• EXERCISE PROMPT: Return the lines from the one that contains "Keep writing the" through the one that contains "the Z axis.", both included, exactly as written and with nothing added.

• SOURCE DATA:
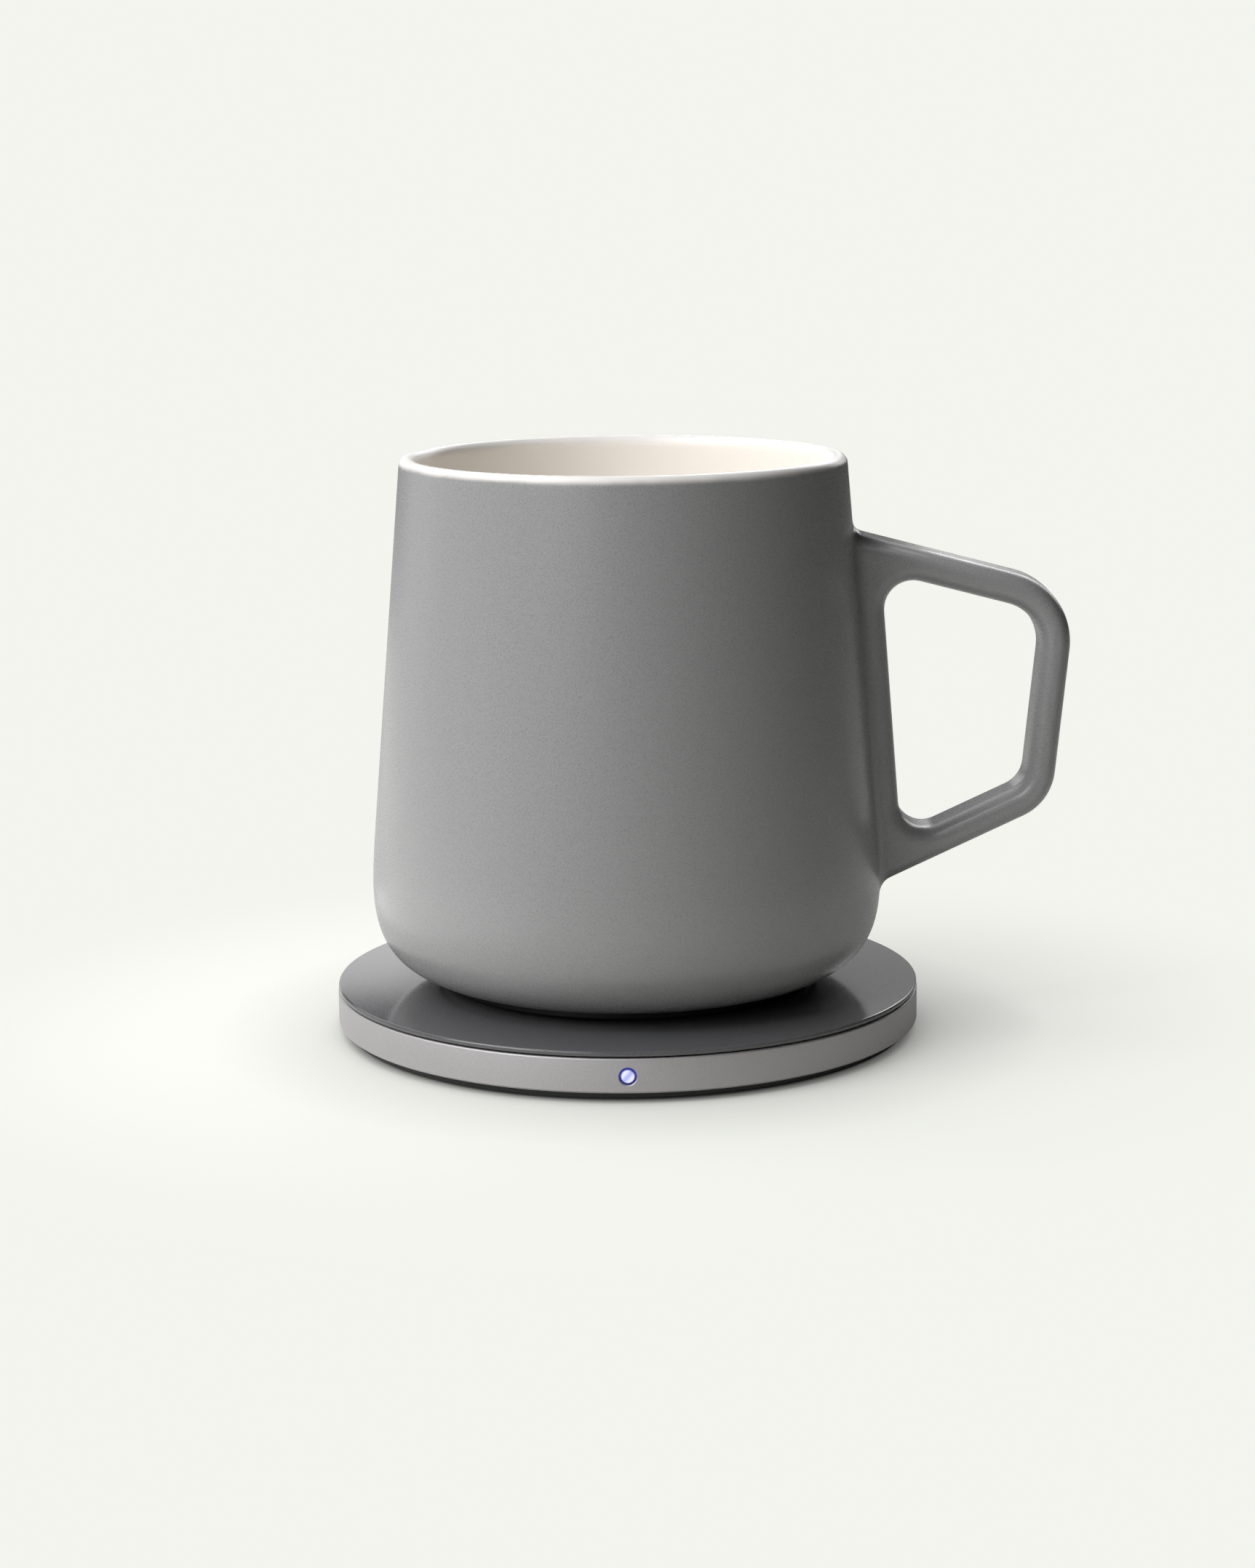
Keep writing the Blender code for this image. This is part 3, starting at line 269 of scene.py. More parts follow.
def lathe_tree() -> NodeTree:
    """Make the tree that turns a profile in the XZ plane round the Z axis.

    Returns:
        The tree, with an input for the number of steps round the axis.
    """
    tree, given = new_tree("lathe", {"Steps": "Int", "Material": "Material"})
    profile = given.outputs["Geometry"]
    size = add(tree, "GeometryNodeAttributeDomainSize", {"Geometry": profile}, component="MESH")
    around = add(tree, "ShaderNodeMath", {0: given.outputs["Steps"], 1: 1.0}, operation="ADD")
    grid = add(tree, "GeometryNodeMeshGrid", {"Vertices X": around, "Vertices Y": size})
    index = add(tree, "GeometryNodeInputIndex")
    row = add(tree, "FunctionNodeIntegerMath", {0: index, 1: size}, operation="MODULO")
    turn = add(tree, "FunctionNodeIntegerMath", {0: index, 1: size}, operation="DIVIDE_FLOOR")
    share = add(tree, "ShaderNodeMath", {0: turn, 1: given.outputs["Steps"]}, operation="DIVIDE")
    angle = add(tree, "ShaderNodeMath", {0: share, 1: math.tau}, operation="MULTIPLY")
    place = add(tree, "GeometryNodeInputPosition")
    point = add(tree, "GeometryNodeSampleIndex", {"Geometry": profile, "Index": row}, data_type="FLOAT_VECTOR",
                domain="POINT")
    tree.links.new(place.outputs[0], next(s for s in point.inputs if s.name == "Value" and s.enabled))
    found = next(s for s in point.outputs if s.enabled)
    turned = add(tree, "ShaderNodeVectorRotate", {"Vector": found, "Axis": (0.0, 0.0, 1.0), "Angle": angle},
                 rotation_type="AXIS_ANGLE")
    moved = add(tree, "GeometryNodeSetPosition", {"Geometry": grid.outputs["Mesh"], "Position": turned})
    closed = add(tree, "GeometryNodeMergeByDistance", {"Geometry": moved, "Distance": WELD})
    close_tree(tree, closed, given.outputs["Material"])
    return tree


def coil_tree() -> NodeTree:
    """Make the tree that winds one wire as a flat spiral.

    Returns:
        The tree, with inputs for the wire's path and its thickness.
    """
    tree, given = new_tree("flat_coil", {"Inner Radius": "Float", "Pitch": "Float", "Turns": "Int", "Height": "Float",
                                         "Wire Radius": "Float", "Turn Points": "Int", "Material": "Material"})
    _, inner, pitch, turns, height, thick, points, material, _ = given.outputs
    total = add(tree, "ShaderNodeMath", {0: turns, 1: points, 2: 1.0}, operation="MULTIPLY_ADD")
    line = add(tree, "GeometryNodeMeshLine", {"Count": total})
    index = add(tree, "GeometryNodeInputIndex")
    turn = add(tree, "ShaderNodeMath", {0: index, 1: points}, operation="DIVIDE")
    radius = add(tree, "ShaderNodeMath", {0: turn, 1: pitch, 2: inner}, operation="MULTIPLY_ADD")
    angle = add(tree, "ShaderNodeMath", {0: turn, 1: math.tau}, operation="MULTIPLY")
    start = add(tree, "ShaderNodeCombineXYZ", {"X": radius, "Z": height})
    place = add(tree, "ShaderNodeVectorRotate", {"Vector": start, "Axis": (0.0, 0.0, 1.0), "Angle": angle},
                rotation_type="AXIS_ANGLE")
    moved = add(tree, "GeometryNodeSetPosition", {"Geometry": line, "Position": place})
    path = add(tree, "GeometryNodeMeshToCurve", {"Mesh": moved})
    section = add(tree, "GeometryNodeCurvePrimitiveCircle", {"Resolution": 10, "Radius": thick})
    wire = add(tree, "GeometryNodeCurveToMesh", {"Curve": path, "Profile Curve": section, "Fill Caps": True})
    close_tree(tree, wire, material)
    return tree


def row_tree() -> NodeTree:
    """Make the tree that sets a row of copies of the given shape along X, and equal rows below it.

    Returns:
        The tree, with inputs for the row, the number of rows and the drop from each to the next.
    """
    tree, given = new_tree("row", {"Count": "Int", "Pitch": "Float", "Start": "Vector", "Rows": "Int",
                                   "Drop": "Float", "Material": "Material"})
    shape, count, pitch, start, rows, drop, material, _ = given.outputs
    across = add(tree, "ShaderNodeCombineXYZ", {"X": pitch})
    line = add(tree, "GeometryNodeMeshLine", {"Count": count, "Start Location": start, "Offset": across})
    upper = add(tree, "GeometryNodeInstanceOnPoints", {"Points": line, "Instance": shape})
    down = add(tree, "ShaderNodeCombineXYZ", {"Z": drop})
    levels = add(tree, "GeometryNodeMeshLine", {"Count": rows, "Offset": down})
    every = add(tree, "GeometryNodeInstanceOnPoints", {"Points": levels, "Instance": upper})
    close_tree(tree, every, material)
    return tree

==

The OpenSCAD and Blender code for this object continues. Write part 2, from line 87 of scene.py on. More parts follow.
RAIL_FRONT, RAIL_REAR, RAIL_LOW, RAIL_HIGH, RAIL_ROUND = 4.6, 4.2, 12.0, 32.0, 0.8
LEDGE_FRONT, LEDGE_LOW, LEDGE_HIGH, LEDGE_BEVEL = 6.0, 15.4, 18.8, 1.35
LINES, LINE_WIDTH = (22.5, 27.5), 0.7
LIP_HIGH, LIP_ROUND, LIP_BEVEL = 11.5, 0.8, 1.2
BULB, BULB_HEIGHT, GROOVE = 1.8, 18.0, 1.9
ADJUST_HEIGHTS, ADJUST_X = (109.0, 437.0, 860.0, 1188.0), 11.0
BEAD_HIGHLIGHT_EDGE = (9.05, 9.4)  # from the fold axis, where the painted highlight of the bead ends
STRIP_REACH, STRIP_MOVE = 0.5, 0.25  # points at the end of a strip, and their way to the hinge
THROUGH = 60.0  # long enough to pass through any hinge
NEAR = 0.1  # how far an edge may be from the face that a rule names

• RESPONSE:
Keep writing the Blender code for this image. This is part 3, starting at line 269 of scene.py. More parts follow.
def lathe_tree() -> NodeTree:
    """Make the tree that turns a profile in the XZ plane round the Z axis.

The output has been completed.